Problem to solve: Pull each line holding the word "joints" from the data.

Provided material:
◆ ◆ ◆ ◆ ◆

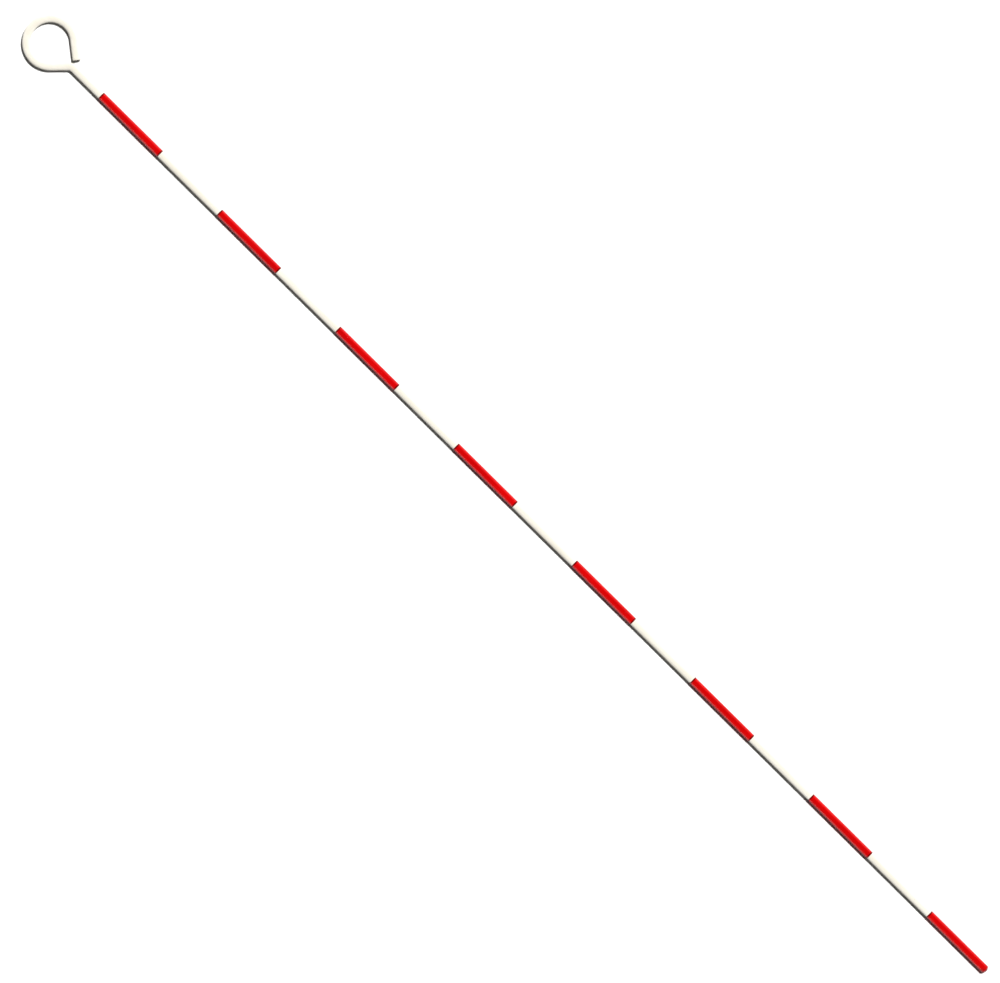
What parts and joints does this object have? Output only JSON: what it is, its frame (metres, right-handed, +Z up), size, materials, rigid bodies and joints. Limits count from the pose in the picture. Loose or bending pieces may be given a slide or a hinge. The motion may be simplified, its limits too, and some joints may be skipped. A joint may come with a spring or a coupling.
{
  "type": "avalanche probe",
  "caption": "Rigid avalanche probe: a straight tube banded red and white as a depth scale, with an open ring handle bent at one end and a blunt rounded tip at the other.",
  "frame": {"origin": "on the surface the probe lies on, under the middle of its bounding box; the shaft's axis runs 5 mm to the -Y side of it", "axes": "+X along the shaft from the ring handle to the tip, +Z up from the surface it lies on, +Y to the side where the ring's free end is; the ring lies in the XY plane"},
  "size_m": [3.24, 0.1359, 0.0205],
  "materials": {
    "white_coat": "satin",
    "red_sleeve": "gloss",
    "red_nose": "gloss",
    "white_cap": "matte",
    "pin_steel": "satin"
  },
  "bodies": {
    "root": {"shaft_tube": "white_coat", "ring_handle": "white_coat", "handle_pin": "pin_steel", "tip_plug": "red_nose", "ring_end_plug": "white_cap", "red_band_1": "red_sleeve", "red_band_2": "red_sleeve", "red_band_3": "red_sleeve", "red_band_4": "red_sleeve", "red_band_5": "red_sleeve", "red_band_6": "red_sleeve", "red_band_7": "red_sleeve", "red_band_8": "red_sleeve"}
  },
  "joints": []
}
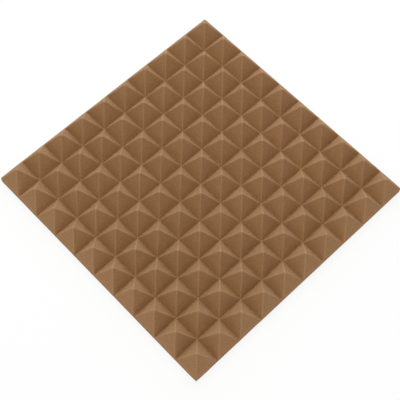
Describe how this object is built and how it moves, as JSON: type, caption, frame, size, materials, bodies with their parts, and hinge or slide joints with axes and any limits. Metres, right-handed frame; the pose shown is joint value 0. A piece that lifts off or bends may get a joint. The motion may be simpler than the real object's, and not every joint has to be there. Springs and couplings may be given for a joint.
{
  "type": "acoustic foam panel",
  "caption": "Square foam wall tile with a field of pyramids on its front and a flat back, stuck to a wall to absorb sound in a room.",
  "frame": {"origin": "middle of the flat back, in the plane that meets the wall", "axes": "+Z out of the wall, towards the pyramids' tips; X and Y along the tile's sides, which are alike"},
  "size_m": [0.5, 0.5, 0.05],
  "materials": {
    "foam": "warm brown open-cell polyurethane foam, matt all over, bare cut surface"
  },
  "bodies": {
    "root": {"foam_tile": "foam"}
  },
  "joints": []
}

◆ ◆ ◆ ◆ ◆

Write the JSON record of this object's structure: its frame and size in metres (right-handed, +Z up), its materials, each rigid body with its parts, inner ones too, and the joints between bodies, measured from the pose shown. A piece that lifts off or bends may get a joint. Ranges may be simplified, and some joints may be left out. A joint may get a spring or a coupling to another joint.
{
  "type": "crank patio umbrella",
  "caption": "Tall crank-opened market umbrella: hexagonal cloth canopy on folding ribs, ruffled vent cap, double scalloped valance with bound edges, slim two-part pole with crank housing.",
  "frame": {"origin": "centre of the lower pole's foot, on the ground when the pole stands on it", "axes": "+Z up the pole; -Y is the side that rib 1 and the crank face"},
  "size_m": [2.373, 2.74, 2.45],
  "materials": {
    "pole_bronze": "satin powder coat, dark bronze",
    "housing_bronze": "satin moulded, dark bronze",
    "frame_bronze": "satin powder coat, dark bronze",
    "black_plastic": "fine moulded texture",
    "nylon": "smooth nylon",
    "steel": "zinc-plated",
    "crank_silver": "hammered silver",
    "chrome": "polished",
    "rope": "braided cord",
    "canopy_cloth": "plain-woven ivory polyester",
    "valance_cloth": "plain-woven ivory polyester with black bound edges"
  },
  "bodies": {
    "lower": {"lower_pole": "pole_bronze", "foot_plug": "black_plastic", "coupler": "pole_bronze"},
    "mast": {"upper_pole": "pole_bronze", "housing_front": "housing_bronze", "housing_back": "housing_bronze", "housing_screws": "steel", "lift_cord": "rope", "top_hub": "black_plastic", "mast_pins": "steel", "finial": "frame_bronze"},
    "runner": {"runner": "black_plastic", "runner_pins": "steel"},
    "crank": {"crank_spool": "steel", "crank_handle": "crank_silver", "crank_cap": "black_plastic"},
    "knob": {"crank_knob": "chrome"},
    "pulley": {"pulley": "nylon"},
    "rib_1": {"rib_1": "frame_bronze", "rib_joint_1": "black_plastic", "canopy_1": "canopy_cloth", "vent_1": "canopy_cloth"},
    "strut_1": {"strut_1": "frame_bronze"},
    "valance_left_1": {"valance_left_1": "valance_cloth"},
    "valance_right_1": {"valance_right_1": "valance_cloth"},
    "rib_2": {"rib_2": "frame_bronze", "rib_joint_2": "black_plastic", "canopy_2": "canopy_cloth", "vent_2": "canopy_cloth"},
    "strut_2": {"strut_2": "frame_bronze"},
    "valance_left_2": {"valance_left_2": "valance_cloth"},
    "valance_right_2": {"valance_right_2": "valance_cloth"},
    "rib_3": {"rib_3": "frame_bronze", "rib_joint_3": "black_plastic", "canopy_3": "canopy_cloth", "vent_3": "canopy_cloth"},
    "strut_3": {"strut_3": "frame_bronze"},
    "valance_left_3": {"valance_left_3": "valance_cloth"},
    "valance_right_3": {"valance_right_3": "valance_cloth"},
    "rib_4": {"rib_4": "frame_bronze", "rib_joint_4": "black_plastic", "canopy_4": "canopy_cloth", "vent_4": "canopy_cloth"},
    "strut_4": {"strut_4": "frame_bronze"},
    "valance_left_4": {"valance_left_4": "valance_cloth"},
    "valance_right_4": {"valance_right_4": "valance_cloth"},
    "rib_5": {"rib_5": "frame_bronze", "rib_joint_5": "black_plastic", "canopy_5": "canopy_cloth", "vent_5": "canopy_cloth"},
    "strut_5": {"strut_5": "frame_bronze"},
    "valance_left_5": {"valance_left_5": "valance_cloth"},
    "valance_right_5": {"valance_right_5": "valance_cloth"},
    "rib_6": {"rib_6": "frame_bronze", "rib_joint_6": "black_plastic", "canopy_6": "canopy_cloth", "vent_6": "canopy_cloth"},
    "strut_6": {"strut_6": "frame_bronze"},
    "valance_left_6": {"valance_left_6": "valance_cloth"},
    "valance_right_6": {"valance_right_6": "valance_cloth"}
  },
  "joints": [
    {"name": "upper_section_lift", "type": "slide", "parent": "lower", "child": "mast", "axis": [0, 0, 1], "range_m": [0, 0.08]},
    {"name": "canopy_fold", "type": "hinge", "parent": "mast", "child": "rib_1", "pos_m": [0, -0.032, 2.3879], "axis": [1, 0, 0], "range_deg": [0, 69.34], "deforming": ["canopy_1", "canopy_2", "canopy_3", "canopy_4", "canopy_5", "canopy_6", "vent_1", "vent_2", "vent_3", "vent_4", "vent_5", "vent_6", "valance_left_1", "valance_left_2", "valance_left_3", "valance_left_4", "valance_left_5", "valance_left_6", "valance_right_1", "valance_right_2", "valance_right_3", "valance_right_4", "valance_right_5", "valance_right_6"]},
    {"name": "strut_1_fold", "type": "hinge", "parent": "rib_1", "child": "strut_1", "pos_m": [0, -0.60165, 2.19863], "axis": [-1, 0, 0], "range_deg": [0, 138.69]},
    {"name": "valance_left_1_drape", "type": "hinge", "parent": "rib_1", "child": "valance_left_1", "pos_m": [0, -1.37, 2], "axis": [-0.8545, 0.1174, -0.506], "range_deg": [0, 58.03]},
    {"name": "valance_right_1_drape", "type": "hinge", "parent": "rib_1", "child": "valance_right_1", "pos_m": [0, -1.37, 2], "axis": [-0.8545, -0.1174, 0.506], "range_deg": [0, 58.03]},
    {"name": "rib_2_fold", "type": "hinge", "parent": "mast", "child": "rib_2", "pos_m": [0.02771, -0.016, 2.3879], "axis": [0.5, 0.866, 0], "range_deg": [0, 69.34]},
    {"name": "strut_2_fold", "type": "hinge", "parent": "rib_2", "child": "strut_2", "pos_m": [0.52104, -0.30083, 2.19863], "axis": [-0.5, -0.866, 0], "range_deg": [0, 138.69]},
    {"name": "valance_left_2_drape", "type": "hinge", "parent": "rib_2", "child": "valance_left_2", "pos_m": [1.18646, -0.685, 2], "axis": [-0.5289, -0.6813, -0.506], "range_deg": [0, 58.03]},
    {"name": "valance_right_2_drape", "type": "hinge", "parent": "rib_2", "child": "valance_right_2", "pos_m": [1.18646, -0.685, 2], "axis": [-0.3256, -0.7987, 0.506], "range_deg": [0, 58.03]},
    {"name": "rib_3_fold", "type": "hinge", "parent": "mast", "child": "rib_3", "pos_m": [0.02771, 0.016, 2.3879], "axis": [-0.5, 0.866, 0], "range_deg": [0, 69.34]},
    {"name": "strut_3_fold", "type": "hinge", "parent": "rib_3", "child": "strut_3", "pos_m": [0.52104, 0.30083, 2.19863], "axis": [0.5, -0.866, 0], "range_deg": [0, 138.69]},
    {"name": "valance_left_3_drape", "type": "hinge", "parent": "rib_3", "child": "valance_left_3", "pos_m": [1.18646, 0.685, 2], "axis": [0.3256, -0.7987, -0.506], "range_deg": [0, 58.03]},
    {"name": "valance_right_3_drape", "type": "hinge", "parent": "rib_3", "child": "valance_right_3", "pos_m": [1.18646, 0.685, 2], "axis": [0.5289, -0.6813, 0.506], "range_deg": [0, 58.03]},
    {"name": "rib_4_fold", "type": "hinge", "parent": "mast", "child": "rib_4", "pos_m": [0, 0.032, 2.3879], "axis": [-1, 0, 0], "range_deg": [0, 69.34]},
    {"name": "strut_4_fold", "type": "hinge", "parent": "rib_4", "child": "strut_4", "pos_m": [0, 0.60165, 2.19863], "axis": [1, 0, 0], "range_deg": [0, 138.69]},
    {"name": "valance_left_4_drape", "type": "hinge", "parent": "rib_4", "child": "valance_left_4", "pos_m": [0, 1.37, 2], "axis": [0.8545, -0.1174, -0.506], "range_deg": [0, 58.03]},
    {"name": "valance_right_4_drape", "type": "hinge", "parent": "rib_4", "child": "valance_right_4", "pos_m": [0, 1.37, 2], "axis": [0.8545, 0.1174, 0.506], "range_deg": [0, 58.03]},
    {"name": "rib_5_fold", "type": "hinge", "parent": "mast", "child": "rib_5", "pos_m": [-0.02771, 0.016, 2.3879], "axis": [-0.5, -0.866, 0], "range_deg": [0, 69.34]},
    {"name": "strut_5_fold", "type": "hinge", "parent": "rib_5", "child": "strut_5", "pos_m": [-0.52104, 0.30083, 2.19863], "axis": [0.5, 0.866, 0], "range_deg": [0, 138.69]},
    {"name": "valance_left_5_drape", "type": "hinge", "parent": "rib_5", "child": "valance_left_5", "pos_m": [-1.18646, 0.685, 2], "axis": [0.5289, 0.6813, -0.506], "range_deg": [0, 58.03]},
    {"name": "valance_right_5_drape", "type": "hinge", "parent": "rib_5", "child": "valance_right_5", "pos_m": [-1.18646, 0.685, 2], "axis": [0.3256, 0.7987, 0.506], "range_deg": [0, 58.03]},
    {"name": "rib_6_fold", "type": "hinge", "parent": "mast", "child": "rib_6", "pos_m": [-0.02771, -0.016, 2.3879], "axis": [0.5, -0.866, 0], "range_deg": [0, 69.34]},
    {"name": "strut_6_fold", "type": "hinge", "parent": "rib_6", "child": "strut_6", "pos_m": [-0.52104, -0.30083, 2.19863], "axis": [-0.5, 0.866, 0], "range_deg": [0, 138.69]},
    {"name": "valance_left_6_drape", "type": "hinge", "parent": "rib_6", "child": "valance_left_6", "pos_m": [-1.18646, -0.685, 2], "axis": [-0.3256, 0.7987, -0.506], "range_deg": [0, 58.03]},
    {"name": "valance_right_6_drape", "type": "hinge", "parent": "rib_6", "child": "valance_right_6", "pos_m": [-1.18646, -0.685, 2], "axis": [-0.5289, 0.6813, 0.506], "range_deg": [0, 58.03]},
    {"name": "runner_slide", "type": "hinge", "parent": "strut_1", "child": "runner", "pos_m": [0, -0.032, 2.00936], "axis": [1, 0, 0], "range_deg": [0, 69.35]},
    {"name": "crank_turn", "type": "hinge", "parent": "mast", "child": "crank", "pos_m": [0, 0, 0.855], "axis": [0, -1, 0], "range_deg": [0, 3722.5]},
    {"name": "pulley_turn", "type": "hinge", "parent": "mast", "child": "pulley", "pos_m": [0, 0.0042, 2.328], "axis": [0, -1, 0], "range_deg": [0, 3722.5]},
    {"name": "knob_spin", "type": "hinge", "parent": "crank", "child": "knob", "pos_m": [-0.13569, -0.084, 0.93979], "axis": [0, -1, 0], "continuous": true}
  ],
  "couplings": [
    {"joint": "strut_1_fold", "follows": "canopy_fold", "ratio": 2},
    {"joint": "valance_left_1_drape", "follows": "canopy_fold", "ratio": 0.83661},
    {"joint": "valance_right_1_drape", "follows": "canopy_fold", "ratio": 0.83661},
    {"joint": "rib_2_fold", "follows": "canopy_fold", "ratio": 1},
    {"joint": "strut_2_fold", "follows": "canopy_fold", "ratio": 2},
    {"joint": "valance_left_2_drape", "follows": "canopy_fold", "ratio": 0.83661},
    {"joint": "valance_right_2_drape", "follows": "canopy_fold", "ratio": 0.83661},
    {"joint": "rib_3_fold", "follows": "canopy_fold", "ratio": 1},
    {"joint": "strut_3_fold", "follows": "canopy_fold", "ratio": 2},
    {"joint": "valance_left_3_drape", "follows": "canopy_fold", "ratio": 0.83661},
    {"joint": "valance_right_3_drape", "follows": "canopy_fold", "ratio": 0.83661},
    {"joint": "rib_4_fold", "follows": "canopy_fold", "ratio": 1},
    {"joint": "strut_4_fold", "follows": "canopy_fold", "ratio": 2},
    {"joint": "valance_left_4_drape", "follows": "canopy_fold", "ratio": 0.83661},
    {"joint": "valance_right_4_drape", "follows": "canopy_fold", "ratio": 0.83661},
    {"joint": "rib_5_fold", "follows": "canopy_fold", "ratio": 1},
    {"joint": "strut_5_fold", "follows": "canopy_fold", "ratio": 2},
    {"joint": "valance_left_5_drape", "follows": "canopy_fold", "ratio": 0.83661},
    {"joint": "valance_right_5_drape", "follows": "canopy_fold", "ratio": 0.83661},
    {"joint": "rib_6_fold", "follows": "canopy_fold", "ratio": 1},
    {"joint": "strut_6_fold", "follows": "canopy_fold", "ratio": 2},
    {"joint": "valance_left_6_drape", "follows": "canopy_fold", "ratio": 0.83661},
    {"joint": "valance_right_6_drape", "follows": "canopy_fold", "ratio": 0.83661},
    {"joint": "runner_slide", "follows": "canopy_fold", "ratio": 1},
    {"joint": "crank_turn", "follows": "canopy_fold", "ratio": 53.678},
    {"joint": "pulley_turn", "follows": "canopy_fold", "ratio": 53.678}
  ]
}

◆ ◆ ◆ ◆ ◆

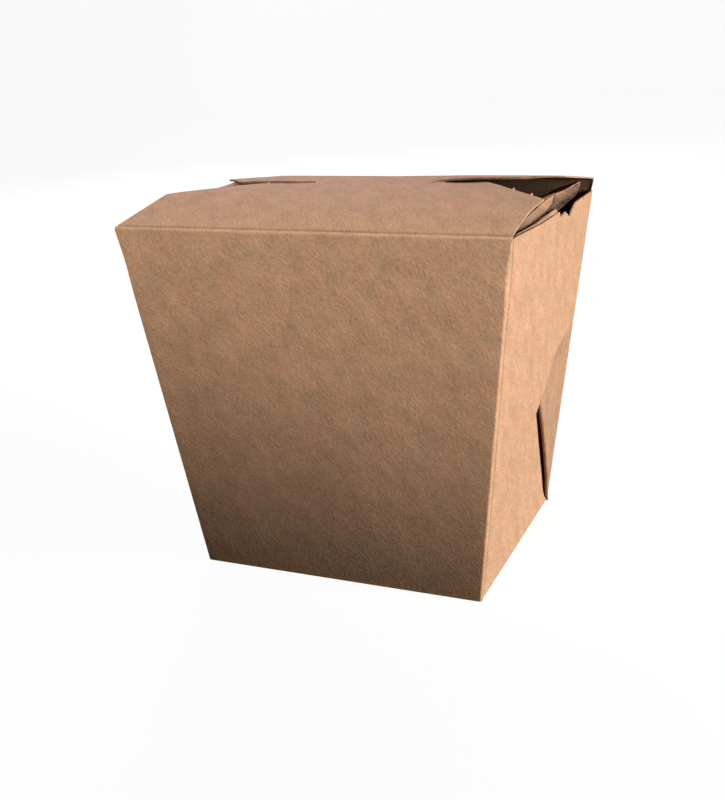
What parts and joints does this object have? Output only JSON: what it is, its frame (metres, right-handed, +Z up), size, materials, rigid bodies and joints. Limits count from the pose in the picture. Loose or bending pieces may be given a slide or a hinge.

◆ ◆ ◆ ◆ ◆

Output:
What parts and joints does this object have? Output only JSON: what it is, its frame (metres, right-handed, +Z up), size, materials, rigid bodies and joints. Limits count from the pose in the picture. Loose or bending pieces may be given a slide or a hinge. The motion may be simplified, its limits too, and some joints may be skipped. A joint may come with a spring or a coupling.
  "joints": []
Describe how this object is built and how it moves, as JSON: type, caption, frame, size, materials, bodies with their parts, and hinge or slide joints with axes and any limits. Metres, right-handed frame; the pose shown is joint value 0. A piece that lifts off or bends may get a joint. The motion may be simpler than the real object's, and not every joint has to be there. Springs and couplings may be given for a joint.
  "joints": []
Write the JSON record of this object's structure: its frame and size in metres (right-handed, +Z up), its materials, each rigid body with its parts, inner ones too, and the joints between bodies, measured from the pose shown. A piece that lifts off or bends may get a joint. Ranges may be simplified, and some joints may be left out. A joint may get a spring or a coupling to another joint.
  "joints": [
What parts and joints does this object have? Output only JSON: what it is, its frame (metres, right-handed, +Z up), size, materials, rigid bodies and joints. Limits count from the pose in the picture. Loose or bending pieces may be given a slide or a hinge.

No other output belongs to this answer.